Could you write out the opening lines of the data, word for word, stopping after the line that contains "# Azimuths are"?

## begin

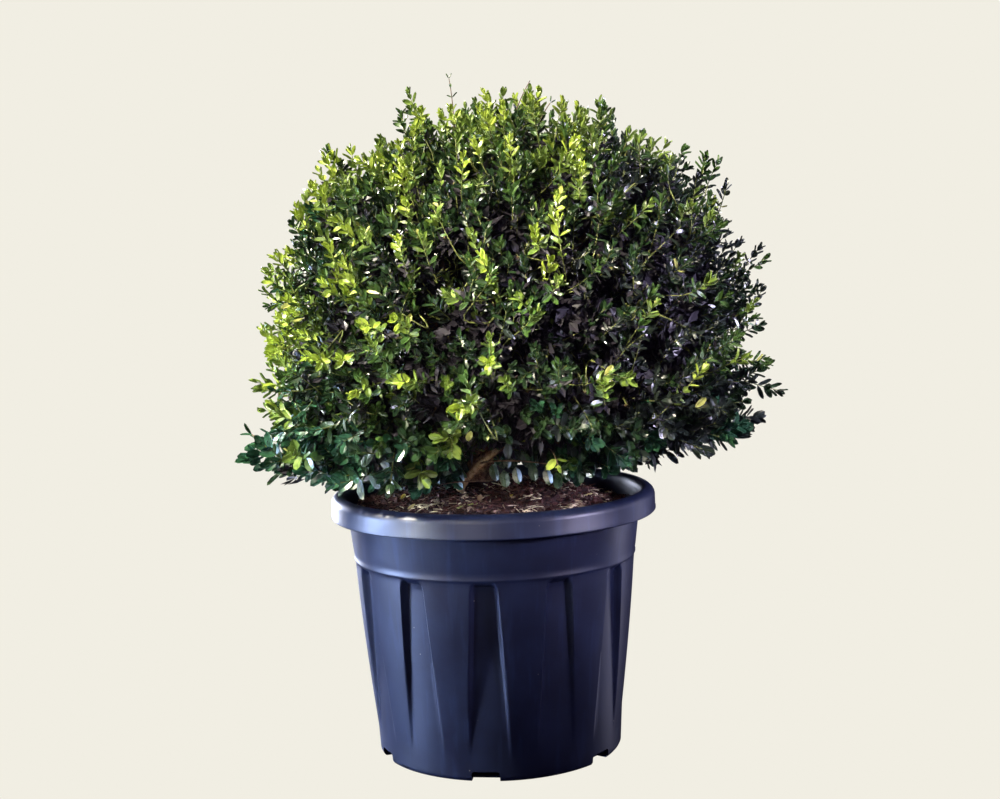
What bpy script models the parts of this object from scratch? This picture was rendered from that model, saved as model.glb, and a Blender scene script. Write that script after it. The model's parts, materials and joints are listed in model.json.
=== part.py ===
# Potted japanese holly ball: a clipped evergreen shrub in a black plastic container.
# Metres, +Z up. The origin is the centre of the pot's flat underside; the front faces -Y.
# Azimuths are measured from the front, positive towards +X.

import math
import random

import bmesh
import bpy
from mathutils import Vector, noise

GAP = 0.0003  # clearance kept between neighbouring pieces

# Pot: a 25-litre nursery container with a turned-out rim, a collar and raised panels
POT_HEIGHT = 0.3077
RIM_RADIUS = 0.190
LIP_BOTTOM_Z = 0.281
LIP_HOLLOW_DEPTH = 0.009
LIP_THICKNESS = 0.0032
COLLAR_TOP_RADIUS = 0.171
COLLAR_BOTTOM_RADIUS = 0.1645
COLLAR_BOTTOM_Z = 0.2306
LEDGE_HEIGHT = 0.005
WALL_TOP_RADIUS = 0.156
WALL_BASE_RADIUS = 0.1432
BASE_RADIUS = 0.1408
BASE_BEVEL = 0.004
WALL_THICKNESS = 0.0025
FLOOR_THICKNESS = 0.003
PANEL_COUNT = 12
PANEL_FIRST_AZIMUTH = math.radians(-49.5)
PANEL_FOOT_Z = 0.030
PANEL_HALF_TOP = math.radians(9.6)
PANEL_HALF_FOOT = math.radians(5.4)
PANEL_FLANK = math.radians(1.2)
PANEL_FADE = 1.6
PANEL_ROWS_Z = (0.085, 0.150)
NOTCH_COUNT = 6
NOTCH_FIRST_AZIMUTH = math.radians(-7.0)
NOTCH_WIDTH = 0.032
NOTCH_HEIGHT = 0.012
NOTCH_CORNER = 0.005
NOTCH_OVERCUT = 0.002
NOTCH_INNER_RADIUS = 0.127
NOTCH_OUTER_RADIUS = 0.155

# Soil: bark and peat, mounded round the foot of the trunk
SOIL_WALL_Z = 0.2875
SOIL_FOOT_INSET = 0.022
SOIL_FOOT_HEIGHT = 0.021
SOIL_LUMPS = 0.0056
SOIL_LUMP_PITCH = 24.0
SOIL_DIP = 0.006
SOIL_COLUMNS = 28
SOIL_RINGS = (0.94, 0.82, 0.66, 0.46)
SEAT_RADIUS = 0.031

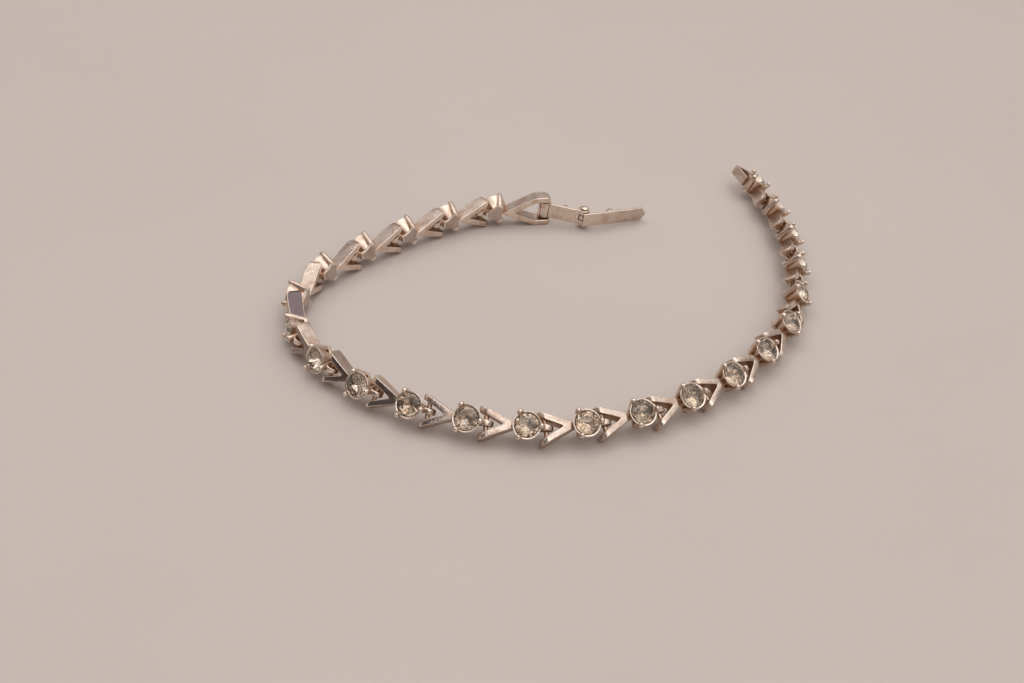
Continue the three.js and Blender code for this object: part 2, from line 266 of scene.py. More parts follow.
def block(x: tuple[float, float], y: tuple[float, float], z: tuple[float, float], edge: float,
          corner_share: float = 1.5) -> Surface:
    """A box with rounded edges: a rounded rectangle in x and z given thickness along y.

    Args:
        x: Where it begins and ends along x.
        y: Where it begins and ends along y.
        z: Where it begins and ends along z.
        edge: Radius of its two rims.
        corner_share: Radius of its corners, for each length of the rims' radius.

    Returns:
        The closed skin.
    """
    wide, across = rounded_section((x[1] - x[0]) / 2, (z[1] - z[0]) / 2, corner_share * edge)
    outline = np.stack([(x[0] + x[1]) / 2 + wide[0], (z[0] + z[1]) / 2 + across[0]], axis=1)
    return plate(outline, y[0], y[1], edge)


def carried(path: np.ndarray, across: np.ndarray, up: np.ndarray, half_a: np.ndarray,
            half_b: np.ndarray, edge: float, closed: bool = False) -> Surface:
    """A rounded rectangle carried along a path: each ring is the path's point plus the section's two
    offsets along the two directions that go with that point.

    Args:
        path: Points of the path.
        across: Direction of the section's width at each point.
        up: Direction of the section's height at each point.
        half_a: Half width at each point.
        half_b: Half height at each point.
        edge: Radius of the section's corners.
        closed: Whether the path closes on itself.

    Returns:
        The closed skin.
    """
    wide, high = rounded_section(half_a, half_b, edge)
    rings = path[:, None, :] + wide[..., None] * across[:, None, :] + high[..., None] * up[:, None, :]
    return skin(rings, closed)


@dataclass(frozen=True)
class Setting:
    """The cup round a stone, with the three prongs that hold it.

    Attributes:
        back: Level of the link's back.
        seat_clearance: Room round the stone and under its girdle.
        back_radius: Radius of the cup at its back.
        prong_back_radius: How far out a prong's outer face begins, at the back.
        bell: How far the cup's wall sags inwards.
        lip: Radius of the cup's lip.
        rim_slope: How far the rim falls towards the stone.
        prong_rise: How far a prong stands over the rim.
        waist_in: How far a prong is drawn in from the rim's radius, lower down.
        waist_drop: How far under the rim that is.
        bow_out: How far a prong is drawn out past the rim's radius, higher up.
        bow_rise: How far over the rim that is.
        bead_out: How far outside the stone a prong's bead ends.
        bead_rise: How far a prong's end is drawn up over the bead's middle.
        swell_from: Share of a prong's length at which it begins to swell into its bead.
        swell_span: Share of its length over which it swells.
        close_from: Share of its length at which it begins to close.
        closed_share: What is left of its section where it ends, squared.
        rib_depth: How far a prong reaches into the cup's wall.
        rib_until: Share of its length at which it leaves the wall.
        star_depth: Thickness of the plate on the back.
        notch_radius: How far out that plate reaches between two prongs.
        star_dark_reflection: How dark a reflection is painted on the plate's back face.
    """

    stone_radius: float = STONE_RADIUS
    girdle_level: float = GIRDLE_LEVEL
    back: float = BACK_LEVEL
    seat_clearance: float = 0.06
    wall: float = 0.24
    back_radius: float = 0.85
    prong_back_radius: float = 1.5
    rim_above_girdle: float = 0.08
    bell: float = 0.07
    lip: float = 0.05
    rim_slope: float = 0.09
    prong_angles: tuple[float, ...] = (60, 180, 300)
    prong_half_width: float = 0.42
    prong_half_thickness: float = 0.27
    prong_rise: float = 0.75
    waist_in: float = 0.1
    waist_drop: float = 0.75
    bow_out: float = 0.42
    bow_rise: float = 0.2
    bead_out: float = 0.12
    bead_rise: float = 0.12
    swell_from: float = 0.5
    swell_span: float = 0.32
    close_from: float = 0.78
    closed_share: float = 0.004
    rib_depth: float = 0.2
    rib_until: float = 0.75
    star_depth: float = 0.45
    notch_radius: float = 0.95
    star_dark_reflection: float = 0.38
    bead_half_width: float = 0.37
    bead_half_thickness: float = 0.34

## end

Answer —
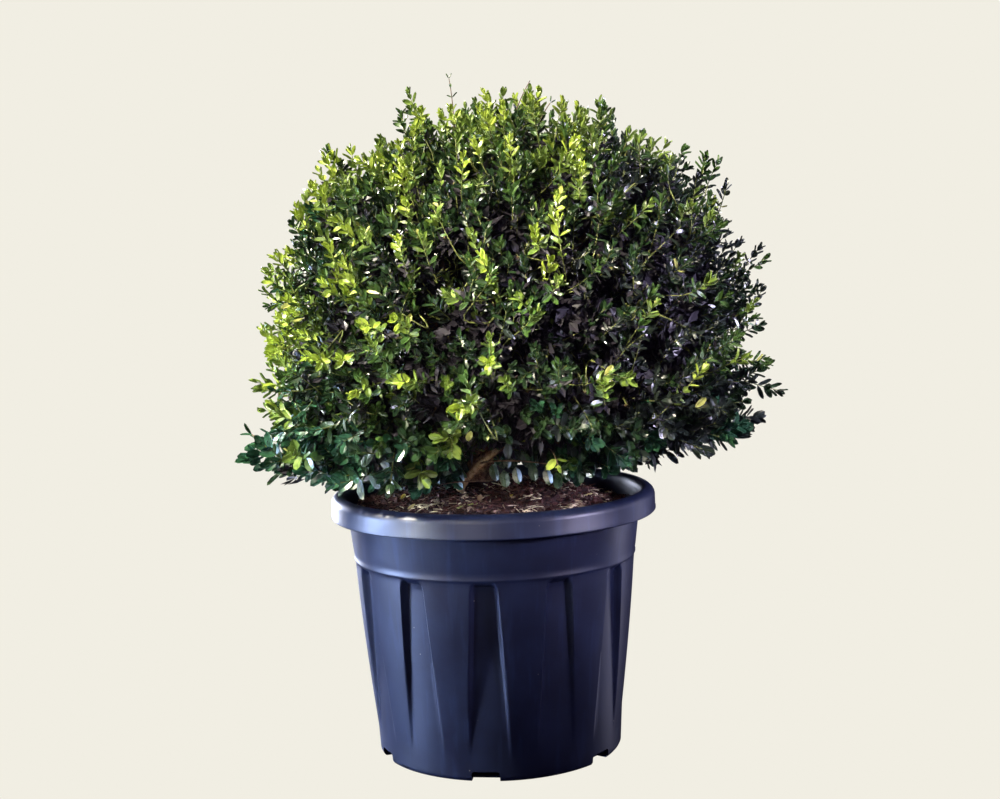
What bpy script models the parts of this object from scratch? This picture was rendered from that model, saved as model.glb, and a Blender scene script. Write that script after it. The model's parts, materials and joints are listed in model.json.
=== part.py ===
# Potted japanese holly ball: a clipped evergreen shrub in a black plastic container.
# Metres, +Z up. The origin is the centre of the pot's flat underside; the front faces -Y.
# Azimuths are measured from the front, positive towards +X.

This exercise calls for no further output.